▸ What is required
Within the data below, state how many lines contain the string "names". Provide the number only.
*** Task inputs ***
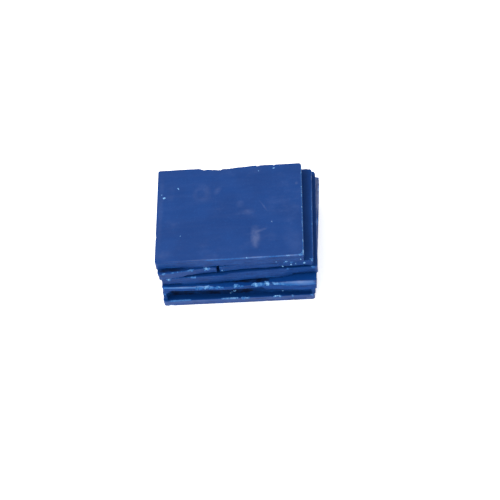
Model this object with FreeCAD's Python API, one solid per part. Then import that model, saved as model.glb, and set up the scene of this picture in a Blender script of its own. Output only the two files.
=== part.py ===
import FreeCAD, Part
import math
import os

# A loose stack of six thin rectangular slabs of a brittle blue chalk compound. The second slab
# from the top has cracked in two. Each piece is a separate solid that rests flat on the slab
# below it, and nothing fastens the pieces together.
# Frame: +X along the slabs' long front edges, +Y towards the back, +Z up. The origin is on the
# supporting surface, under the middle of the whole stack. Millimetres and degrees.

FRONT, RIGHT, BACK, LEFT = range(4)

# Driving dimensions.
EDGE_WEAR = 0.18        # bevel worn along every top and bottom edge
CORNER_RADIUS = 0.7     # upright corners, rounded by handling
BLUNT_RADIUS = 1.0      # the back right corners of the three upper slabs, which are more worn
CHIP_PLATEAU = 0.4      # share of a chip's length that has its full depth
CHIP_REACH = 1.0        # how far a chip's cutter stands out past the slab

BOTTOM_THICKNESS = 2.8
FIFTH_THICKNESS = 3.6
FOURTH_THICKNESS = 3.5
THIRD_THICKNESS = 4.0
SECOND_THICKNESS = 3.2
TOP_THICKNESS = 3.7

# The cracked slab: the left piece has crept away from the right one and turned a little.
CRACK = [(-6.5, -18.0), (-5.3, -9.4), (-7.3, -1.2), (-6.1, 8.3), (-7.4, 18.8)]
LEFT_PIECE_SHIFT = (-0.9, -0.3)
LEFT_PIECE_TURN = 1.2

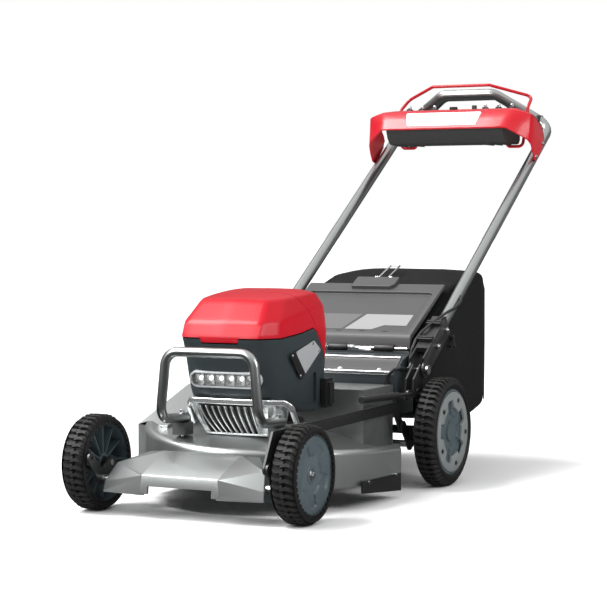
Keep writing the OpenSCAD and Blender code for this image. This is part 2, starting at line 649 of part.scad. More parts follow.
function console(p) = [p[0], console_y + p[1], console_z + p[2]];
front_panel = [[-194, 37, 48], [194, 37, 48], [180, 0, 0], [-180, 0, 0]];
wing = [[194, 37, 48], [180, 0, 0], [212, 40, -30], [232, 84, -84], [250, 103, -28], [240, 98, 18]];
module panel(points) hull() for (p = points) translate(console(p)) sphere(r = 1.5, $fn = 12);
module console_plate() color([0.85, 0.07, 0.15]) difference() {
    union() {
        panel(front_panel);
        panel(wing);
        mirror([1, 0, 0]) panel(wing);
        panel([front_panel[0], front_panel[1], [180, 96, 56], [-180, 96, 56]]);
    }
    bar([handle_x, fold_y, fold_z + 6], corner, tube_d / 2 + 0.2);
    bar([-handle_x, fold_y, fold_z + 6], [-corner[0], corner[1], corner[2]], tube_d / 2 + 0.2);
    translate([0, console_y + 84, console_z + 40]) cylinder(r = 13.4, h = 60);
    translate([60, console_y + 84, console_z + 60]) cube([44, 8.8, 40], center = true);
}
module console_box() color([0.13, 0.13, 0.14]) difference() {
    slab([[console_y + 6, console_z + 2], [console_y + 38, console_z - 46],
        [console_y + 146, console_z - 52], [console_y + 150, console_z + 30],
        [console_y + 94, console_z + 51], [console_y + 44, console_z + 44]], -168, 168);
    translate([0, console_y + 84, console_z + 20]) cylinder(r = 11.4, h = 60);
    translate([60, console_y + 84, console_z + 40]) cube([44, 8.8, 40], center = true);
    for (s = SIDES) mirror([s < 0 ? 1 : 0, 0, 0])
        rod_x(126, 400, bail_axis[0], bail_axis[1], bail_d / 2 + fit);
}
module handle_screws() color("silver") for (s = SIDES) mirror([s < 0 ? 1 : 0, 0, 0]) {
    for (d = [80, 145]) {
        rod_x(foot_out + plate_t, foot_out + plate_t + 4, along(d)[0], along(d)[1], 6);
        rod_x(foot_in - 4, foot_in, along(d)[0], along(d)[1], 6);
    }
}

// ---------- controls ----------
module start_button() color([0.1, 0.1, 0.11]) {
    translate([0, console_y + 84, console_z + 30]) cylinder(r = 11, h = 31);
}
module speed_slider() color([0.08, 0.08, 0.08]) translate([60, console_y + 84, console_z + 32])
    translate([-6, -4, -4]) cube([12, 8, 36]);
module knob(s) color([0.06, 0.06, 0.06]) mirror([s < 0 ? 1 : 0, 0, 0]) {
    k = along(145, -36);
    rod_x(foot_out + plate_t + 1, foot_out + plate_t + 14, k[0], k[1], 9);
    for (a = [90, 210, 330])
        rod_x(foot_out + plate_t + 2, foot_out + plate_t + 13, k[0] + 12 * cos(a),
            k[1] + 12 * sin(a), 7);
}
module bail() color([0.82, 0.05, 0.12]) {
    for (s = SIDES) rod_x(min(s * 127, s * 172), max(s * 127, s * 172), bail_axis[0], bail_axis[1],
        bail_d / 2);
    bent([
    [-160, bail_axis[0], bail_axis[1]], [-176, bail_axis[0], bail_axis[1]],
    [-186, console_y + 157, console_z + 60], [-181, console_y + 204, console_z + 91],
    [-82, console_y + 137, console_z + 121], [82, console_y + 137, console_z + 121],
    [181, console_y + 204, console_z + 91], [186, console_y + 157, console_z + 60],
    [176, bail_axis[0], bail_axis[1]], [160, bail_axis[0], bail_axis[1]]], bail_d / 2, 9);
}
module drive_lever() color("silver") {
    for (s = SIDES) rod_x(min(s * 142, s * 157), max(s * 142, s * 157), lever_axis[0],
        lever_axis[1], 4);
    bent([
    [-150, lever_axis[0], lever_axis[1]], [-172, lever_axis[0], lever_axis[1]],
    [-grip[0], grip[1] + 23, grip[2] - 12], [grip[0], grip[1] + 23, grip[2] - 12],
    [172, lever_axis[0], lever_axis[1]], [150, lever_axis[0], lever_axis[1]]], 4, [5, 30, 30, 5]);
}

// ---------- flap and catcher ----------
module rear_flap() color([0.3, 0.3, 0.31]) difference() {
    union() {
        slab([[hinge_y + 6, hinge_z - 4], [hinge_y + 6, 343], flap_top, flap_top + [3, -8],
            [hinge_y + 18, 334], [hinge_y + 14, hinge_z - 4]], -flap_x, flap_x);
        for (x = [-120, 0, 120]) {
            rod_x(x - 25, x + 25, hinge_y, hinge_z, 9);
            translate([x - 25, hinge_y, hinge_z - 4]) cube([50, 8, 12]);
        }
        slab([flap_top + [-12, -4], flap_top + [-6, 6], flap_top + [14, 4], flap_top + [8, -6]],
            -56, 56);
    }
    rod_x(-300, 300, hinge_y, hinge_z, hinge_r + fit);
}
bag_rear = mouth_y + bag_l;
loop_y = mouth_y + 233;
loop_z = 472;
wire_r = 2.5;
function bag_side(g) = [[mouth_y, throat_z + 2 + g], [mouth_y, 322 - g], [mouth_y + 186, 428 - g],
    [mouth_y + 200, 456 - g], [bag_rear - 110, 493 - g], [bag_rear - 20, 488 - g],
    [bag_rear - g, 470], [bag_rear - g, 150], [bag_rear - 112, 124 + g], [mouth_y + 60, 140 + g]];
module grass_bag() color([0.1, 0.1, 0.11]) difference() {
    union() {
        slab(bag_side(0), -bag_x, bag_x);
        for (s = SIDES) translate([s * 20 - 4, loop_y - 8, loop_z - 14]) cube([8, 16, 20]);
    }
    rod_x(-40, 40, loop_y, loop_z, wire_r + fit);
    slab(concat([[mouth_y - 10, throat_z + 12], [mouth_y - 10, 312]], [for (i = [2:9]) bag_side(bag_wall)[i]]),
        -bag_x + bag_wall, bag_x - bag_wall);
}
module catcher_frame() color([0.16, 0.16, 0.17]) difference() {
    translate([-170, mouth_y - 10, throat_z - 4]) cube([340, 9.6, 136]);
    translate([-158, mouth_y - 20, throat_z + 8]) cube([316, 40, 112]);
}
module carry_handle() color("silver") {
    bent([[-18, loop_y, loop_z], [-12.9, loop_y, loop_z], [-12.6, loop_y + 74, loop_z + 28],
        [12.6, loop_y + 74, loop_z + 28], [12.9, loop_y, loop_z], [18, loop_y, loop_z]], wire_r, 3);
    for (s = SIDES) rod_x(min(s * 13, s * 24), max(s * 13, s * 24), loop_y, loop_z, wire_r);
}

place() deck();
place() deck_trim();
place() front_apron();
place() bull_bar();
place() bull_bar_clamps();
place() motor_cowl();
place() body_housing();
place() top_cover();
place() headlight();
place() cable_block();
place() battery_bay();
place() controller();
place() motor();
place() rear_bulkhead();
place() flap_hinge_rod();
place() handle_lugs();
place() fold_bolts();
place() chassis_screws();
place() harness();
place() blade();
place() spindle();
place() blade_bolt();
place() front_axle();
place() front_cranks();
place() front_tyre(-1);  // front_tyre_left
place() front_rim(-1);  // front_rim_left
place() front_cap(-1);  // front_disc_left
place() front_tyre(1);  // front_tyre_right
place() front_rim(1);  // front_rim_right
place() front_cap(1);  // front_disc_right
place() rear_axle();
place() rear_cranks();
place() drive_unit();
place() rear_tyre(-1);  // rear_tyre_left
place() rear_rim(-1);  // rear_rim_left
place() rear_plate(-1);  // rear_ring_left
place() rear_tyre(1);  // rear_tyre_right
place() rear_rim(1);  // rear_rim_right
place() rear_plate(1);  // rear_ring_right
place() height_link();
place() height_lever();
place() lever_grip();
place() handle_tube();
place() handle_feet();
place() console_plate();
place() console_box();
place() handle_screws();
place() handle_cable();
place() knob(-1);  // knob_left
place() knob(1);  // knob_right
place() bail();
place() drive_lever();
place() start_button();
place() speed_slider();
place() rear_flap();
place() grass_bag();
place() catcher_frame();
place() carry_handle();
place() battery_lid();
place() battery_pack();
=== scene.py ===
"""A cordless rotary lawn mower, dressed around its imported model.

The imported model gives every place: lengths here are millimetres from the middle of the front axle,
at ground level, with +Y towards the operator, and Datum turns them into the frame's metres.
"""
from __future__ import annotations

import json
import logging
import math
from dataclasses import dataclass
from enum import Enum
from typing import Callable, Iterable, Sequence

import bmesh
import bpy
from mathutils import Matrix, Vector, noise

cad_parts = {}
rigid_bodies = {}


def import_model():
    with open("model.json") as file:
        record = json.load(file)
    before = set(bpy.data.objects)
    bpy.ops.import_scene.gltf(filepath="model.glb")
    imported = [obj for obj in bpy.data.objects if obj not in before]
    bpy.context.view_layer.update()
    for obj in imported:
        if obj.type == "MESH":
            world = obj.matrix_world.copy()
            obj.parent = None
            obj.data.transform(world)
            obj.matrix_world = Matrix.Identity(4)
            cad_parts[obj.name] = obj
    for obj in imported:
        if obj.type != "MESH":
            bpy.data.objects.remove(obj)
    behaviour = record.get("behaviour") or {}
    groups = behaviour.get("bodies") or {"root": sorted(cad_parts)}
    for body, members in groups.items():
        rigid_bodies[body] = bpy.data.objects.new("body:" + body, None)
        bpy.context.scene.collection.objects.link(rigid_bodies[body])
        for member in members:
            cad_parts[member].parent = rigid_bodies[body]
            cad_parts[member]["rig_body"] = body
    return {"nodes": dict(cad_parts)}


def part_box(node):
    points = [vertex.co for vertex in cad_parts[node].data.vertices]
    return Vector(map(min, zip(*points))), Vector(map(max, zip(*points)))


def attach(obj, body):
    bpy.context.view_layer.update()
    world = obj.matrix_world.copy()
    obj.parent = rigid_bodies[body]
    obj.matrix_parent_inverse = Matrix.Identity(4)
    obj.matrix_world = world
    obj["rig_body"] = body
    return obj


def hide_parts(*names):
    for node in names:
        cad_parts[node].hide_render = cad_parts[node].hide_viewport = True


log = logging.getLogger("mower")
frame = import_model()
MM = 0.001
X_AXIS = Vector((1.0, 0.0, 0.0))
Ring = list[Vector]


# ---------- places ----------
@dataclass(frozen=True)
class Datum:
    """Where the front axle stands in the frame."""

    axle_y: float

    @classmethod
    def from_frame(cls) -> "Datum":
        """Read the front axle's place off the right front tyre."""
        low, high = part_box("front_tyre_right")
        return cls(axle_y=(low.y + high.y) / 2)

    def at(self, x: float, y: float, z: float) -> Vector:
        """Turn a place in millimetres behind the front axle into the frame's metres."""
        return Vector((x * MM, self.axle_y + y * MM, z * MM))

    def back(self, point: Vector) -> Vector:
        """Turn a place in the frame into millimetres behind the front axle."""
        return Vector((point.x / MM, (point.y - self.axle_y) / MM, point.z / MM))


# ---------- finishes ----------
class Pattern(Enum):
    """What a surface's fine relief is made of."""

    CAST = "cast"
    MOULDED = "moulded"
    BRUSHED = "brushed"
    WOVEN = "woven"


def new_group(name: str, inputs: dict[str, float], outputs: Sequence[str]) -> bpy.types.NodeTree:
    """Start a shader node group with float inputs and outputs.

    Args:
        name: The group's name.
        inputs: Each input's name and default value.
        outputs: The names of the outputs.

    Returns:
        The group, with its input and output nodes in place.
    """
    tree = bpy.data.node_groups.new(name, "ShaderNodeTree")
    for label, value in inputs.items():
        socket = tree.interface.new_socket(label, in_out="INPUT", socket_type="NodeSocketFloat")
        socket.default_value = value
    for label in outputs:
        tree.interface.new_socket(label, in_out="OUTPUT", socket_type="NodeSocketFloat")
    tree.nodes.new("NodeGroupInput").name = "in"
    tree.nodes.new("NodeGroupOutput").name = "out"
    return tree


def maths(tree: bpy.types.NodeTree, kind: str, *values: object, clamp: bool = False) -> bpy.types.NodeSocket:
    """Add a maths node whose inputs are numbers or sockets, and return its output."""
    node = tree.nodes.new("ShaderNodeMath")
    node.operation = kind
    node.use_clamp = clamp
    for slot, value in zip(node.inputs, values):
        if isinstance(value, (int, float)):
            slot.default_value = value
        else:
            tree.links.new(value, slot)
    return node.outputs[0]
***
▸ Answer for this exercise
3